The current $7,500 federal electric vehicle tax credit applies to the purchase of some high-priced luxury vehicles, including the 2022 Bentley Bentayga plug-in hybrid, with a manufacturer's suggested retail price range of $193,400-$259,400, according to Edmunds.
The tax credit, formally called the "new qualified plug-In electric drive motor vehicle credit," applies to the purchase of select fully electric vehicles and plug-in hybrids.
Other luxury vehicles that qualify for the full federal EV credit include the 2022 Porsche Panamera 4 PHEV, with an MSRP range of $105,000-$200,200, and the 2022 Audi e-tron GT, which starts at $102,400.
If a consumer is leasing the vehicle rather than purchasing, however, the tax credit is paid to the manufacturer. The manufacturer and its dealerships are not required to pass the tax savings onto the lessee by commensurately reducing the price of the vehicle or the monthly payments that serve as the basis for the lease agreement.
A representative for Toyota confirmed to Just the News that it does not discount the price of a leased vehicle by the amount of the federal tax credit it receives for a customer signing a lease. Toyota does often discount the "rent charge" on its EV leases instead of reducing the price of the leased vehicle itself, the representative said.
The Ford Mustang Mach-E, which is fully electric, is currently selling for $7,000-$10,000 above the MSRP, in part due to the ongoing computer chip shortage. The $7,500 EV tax credits in such cases would reportedly be deducted from the higher market prices rather than the MSRP.
Under the current rules, once a vehicle manufacturer sells 200,000 vehicles that qualify for the federal EV credit, it has reached its cap and can no longer benefit from the tax incentive. Tesla vehicles no longer qualify for the tax benefit, and Toyota vehicles do not qualify after September 2023.
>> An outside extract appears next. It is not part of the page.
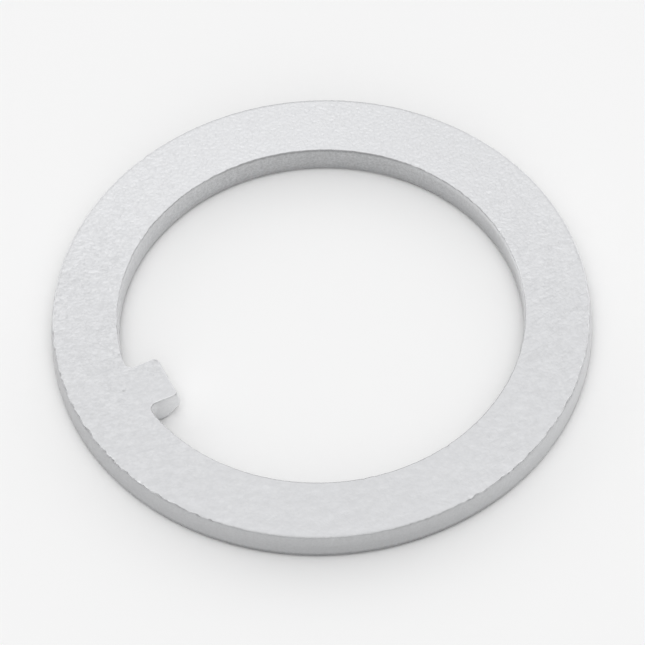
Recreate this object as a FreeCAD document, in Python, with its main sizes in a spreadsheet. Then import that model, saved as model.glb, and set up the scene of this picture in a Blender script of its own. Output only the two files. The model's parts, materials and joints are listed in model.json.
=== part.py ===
import FreeCAD, Part
import Sketcher
import math
import os

# Keyed spindle washer: a flat steel ring with one square tab standing into its bore.
# It is blanked from sheet in one stroke, so every edge has the same three zones.
# From the bottom face up they are a rounded roll, a smooth upright land and a leaning break.
#
# Frame: millimetres, +Z up, origin on the bottom face at the ring's centre.
# The tab points along +X from the bore's -X side.

DRIVING_SIZES = [
    ("outer_diameter", 50.8, "rim, measured on the smooth land"),
    ("bore_diameter", 38.1, "bore, measured on the smooth land"),
    ("sheet_thickness", 3.0, "plated sheet, face to face"),
    ("tab_width", 4.75, "tab, measured on its smooth sides"),
    ("tab_length", 3.4, "from the bore's wall to the middle of the tab's tip"),
    ("root_radius", 0.7, "inside corner between the tab and the bore"),
    ("corner_radius", 0.3, "upright corners of the tab's tip, and the roll under the hole's edge"),
    ("rim_roll", 0.5, "roll under the rim"),
    ("tip_bevel_length", 1.5, "slope under the tab's tip, measured back along the tab"),
    ("tip_bevel_height", 1.4, "slope under the tab's tip, measured up from the bottom face"),
    ("tip_bevel_ease", 0.5, "rounding where the slope meets the bottom face and the tip"),
    ("break_depth", 1.2, "height of the leaning break, down from the top face"),
    ("rim_lean", 0.16, "how far the break draws the rim in at the top face"),
    ("hole_lean", 0.11, "how far the break opens the hole at the top face"),
    ("tip_lean", 0.28, "how far the break draws the tab's tip back at the top face"),
]

NODE = "tab_washer"


def make_sheet(doc):
    """Spreadsheet of driving dimensions, one alias each."""
    sheet = doc.addObject("Spreadsheet::Sheet", "sizes")
    for row, (alias, value, meaning) in enumerate(DRIVING_SIZES, start=1):
        sheet.set("A%d" % row, alias)
        sheet.set("B%d" % row, str(value))
        sheet.set("C%d" % row, meaning)
        sheet.setAlias("B%d" % row, alias)
    doc.recompute()
    return sheet


def origin_plane(body, role):
    """One of the body's own origin planes, by its role."""
    return next(item for item in body.Origin.OriginFeatures if item.Role == role)


def new_sketch(body, name, role, height=None):
    """Sketch on an origin plane of the body, lifted by an expression if one is given."""
    sketch = body.newObject("Sketcher::SketchObject", name)
    sketch.AttachmentSupport = (origin_plane(body, role), "")
    sketch.MapMode = "FlatFace"
    if height:
        sketch.setExpression("AttachmentOffset.Base.z", height)
    return sketch


def bind(sketch, constraint, name, expression):
    """Add a named dimension to a sketch and tie it to the sheet."""
    index = sketch.addConstraint(constraint)
    sketch.renameConstraint(index, name)
    sketch.setExpression("Constraints.%s" % name, expression)


def point(x, y):
    return FreeCAD.Vector(x, y, 0)


def line(start, end):
    return Part.LineSegment(point(*start), point(*end))


def arc(centre, radius, start, end):
    circle = Part.Circle(point(*centre), FreeCAD.Vector(0, 0, 1), radius)
    return Part.ArcOfCircle(circle, start, end)


def draw_rim_section(sketch, size):
    """Half-section of the blank: roll, land and break of the rim, out to the turning axis."""
    rim = size("outer_diameter") / 2
    top = size("sheet_thickness")
    land_top = top - size("break_depth")
    roll = size("rim_roll")
    lean = size("rim_lean")
    bottom_line = sketch.addGeometry(line((0, 0), (rim - roll, 0)))
    roll_arc = sketch.addGeometry(arc((rim - roll, roll), roll, -math.pi / 2, 0))
    land_line = sketch.addGeometry(line((rim, roll), (rim, land_top)))
    break_line = sketch.addGeometry(line((rim, land_top), (rim - lean, top)))
    top_line = sketch.addGeometry(line((rim - lean, top), (0, top)))
    axis_line = sketch.addGeometry(line((0, top), (0, 0)))
    join = sketch.addConstraint
    join(Sketcher.Constraint("Coincident", bottom_line, 1, -1, 1))
    join(Sketcher.Constraint("Tangent", bottom_line, 2, roll_arc, 1))
    join(Sketcher.Constraint("Tangent", roll_arc, 2, land_line, 1))
    join(Sketcher.Constraint("Coincident", land_line, 2, break_line, 1))
    join(Sketcher.Constraint("Coincident", break_line, 2, top_line, 1))
    join(Sketcher.Constraint("Coincident", top_line, 2, axis_line, 1))
    join(Sketcher.Constraint("Coincident", axis_line, 2, bottom_line, 1))
    join(Sketcher.Constraint("Horizontal", bottom_line))
    join(Sketcher.Constraint("Vertical", land_line))
    join(Sketcher.Constraint("Horizontal", top_line))
    join(Sketcher.Constraint("Vertical", axis_line))
    bind(sketch, Sketcher.Constraint("Radius", roll_arc, roll), "roll", "sizes.rim_roll")
    bind(sketch, Sketcher.Constraint("DistanceX", -1, 1, land_line, 1, rim),
         "rim", "sizes.outer_diameter / 2")
    bind(sketch, Sketcher.Constraint("DistanceY", break_line, 1, break_line, 2, top - land_top),
         "broken", "sizes.break_depth")
    bind(sketch, Sketcher.Constraint("DistanceX", break_line, 2, break_line, 1, lean),
         "lean", "sizes.rim_lean")
    bind(sketch, Sketcher.Constraint("DistanceY", axis_line, 2, axis_line, 1, top),
         "thick", "sizes.sheet_thickness")


def root_centre(bore, half_width, root):
    """Centre of the root arc that touches the bore from inside and the tab's side."""
    return (-math.sqrt((bore - root) ** 2 - (half_width + root) ** 2), half_width + root)


def draw_hole(sketch, bore, half_width, tip, root, corner, terms):
    """Closed outline of the bore with the tab standing in it, symmetric about the X axis.

    bore is a radius, tip the tab's distance from the centre.  A corner of None leaves the
    tip's two corners sharp.  terms gives the sheet's expression for each size.
    """
    root_x, root_y = root_centre(bore, half_width, root)
    turn = math.atan2(root_y, root_x)
    inset = corner or 0
    bore_arc = sketch.addGeometry(arc((0, 0), bore, -turn, turn))
    upper_root = sketch.addGeometry(arc((root_x, root_y), root, turn, 1.5 * math.pi))
    upper_side = sketch.addGeometry(line((root_x, half_width), (-tip - inset, half_width)))
    tip_line = sketch.addGeometry(line((-tip, half_width - inset), (-tip, inset - half_width)))
    lower_side = sketch.addGeometry(line((-tip - inset, -half_width), (root_x, -half_width)))
    lower_root = sketch.addGeometry(
        arc((root_x, -root_y), root, 0.5 * math.pi, 2 * math.pi - turn))
    join = sketch.addConstraint
    join(Sketcher.Constraint("Coincident", bore_arc, 3, -1, 1))
    join(Sketcher.Constraint("Tangent", bore_arc, 2, upper_root, 1))
    join(Sketcher.Constraint("Tangent", upper_root, 2, upper_side, 1))
    join(Sketcher.Constraint("Tangent", lower_side, 2, lower_root, 1))
    join(Sketcher.Constraint("Tangent", lower_root, 2, bore_arc, 1))
    join(Sketcher.Constraint("Horizontal", upper_side))
    join(Sketcher.Constraint("Horizontal", lower_side))
    join(Sketcher.Constraint("Equal", upper_root, lower_root))
    if corner is None:
        join(Sketcher.Constraint("Coincident", upper_side, 2, tip_line, 1))
        join(Sketcher.Constraint("Coincident", tip_line, 2, lower_side, 1))
    else:
        upper_corner = sketch.addGeometry(
            arc((-tip - corner, half_width - corner), corner, 0, 0.5 * math.pi))
        lower_corner = sketch.addGeometry(
            arc((-tip - corner, corner - half_width), corner, 1.5 * math.pi, 2 * math.pi))
        join(Sketcher.Constraint("Tangent", upper_side, 2, upper_corner, 2))
        join(Sketcher.Constraint("Tangent", upper_corner, 1, tip_line, 1))
        join(Sketcher.Constraint("Tangent", tip_line, 2, lower_corner, 2))
        join(Sketcher.Constraint("Tangent", lower_corner, 1, lower_side, 1))
        join(Sketcher.Constraint("Equal", upper_corner, lower_corner))
        bind(sketch, Sketcher.Constraint("Radius", upper_corner, corner),
             "corner", terms["corner"])
    join(Sketcher.Constraint("Symmetric", tip_line, 1, tip_line, 2, -1))
    bind(sketch, Sketcher.Constraint("Radius", bore_arc, bore), "bore", terms["bore"])
    bind(sketch, Sketcher.Constraint("Radius", upper_root, root), "root", terms["root"])
    bind(sketch, Sketcher.Constraint("DistanceY", lower_side, 1, upper_side, 2, 2 * half_width),
         "width", terms["width"])
    bind(sketch, Sketcher.Constraint("DistanceX", tip_line, 1, -1, 1, tip), "tip", terms["tip"])


def edges_where(feature, test):
    """Names of the feature's edges whose midpoint and end points pass a test."""
    names = []
    for number, edge in enumerate(feature.Shape.Edges, start=1):
        middle = edge.valueAt(0.5 * (edge.FirstParameter + edge.LastParameter))
        if test(middle, [vertex.Point for vertex in edge.Vertexes]):
            names.append("Edge%d" % number)
    return names


def make_washer(doc, sheet):
    """The whole washer: turned blank, keyed hole, rolls below and leaning break above."""

    def size(alias):
        return float(sheet.get(alias))

    near = 1e-4
    body = doc.addObject("PartDesign::Body", NODE)
    body.Label = NODE
    bore = size("bore_diameter") / 2
    half_width = size("tab_width") / 2
    tip = bore - size("tab_length")
    lean = size("hole_lean")

    # The blank: a disc with the rim's roll, land and break
    section = new_sketch(body, "rim_section", "XZ_Plane")
    draw_rim_section(section, size)
    blank = body.newObject("PartDesign::Revolution", "blank")
    blank.Profile = section
    blank.ReferenceAxis = (section, ["V_Axis"])
    blank.Angle = 360
    section.Visibility = False
    doc.recompute()

    # The hole at its land, with the tab's tip still sharp at the corners
    land = {
        "bore": "sizes.bore_diameter / 2",
        "root": "sizes.root_radius",
        "width": "sizes.tab_width",
        "tip": "sizes.bore_diameter / 2 - sizes.tab_length",
        "corner": "sizes.corner_radius",
    }
    outline = new_sketch(body, "hole_outline", "XY_Plane")
    draw_hole(outline, bore, half_width, tip, size("root_radius"), None, land)
    hole = body.newObject("PartDesign::Pocket", "hole")
    hole.Profile = outline
    hole.Type = "ThroughAll"
    hole.Reversed = True
    outline.Visibility = False
    doc.recompute()

    # The slope under the tip, cut along the bottom edge of the tip alone
    def under_tip(mid, ends):
        return abs(mid.z) < near and abs(mid.x + tip) < near

    bevel = body.newObject("PartDesign::Chamfer", "tip_bevel")
    bevel.Base = (hole, edges_where(hole, under_tip))
    bevel.ChamferType = "Two distances"
    bevel.setExpression("Size", "sizes.tip_bevel_length")
    bevel.setExpression("Size2", "sizes.tip_bevel_height")
    doc.recompute()

    # Its two long edges are eased into the bottom face and the tip
    bevel_length = size("tip_bevel_length")
    bevel_height = size("tip_bevel_height")

    def along_bevel(mid, ends):
        foot = abs(mid.z) < near and abs(mid.x + tip + bevel_length) < near
        head = abs(mid.z - bevel_height) < near and abs(mid.x + tip) < near
        return foot or head

    tip_round = body.newObject("PartDesign::Fillet", "tip_bevel_ease")
    tip_round.Base = (bevel, edges_where(bevel, along_bevel))
    tip_round.setExpression("Radius", "sizes.tip_bevel_ease")
    doc.recompute()

    # Corners of the tip and the roll along the hole's bottom edge, one smooth chain
    def on_tip_corner(mid, ends):
        return abs(abs(mid.y) - half_width) < near and all(end.x > -tip - near for end in ends)

    chain = body.newObject("PartDesign::Fillet", "hole_roll")
    chain.Base = (tip_round, edges_where(tip_round, on_tip_corner))
    chain.setExpression("Radius", "sizes.corner_radius")
    doc.recompute()

    # The break: the walls of the hole lean away from the land up to the top face
    opened = {
        "bore": "sizes.bore_diameter / 2 + sizes.hole_lean",
        "root": "sizes.root_radius + sizes.hole_lean",
        "width": "sizes.tab_width - 2 * sizes.hole_lean",
        "tip": "sizes.bore_diameter / 2 - sizes.tab_length + sizes.tip_lean",
        "corner": "sizes.corner_radius",
    }
    land_height = "sizes.sheet_thickness - sizes.break_depth"
    break_foot = new_sketch(body, "break_foot", "XY_Plane", land_height)
    draw_hole(break_foot, bore, half_width, tip, size("root_radius"),
              size("corner_radius"), land)
    break_head = new_sketch(body, "break_head", "XY_Plane", "sizes.sheet_thickness")
    draw_hole(break_head, bore + lean, half_width - lean, tip + size("tip_lean"),
              size("root_radius") + lean, size("corner_radius"), opened)
    doc.recompute()
    hole_break = body.newObject("PartDesign::SubtractiveLoft", "hole_break")
    hole_break.Profile = break_foot
    hole_break.Sections = [break_head]
    hole_break.Ruled = True
    break_foot.Visibility = False
    break_head.Visibility = False
    doc.recompute()
    return body


def check(doc, bodies):
    """Stop before anything is written if an object failed or a shape is not sound."""
    for item in doc.Objects:
        if "Invalid" in item.State or "Error" in item.State:
            raise RuntimeError("%s did not rebuild: %s" % (item.Name, item.State))
    for body in bodies:
        if body.Shape.isNull() or not body.Shape.isValid():
            raise RuntimeError("%s has no valid shape" % body.Label)
        if len(body.Shape.Solids) != 1:
            raise RuntimeError("%s is not one solid" % body.Label)


def main():
    doc = FreeCAD.newDocument("tab_washer_model")
    sheet = make_sheet(doc)
    washer = make_washer(doc, sheet)
    doc.recompute()
    check(doc, [washer])
    os.makedirs("parts", exist_ok=True)
    washer.Shape.exportStep("parts/%s.step" % washer.Label)
    print(washer.Label, "volume %.1f mm3" % washer.Shape.Volume, washer.Shape.BoundBox)


main()
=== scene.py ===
import json
import math

import bpy
import numpy as np
from mathutils import Matrix, Vector, noise


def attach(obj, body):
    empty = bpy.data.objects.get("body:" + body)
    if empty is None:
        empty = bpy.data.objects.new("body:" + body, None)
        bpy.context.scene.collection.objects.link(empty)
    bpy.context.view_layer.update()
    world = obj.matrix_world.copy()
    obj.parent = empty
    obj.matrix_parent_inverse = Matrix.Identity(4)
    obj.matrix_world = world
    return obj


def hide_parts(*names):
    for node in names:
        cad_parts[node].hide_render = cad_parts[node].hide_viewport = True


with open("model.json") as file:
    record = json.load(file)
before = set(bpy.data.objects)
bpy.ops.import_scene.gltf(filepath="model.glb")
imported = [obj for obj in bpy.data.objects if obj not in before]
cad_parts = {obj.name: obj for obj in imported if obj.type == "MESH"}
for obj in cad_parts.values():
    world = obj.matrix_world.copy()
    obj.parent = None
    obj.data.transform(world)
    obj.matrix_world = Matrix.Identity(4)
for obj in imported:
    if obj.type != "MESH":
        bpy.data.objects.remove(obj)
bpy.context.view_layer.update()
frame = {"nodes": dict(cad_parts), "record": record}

# An internal tab washer: matt zinc over blanked sheet steel.
# Lengths below are millimetres, as in the part's drawing; objects are built in metres.
# Left, right, front and back are as the photograph sees the washer.

MM = 0.001
NODE = "tab_washer"
BORE_MOUNT = "keyed_bore"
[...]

Democratic leaders in Congress sought to expand the tax credit to $12,500 for union-made autos as part of President Biden's filibuster-proof Build Back Better reconciliation bill. The legislation also included tax increases on corporations, universal pre-K, and expanded Obamacare taxpayer subsidies. The large-scale bill ultimately stalled in the Senate due to opposition from West Virginia Democratic Sen. Joe Manchin and Arizona Democratic Sen. Kyrsten Sinema.
Manchin specifically objected to the bill's $2 trillion price tag amid rising inflation. He also opposed providing an additional EV tax incentive limited to purchases of union-made vehicles.
Democrats are negotiating a revised Build Back Better Act that could include provisions related to the expanded Obamacare subsidies and lowering prescription drug costs as well as certain climate-related initiatives. However, Manchin recently criticized the Biden administration's focus on providing federal support for fully electric vehicles, arguing that the supply chain needed to produce them relies too heavily on foreign countries like China.
"I'll tell you my biggest peeve right now is the whole thing with the EVs, the batteries, chips and all the different things," said Manchin, the chairman of the Energy and Natural Resources Committee. "Rare earth minerals, processing, anodes, cathodes, everything that we need. If we're ever going to get this industry up and running and be self-sufficient in North America, then we have to make sure they can't dump on us.
"Right now, we're about ready to put our whole eggs in one basket, thinking EVs are the way to go, and we're going to be absolutely so taken advantage of, to the point to where we're going to be held hostage by the foreign supply chain that China has a grip on. I just can't believe we're even thinking about going down that path, and I'm going to do everything I can to stop it because I think it's stupid."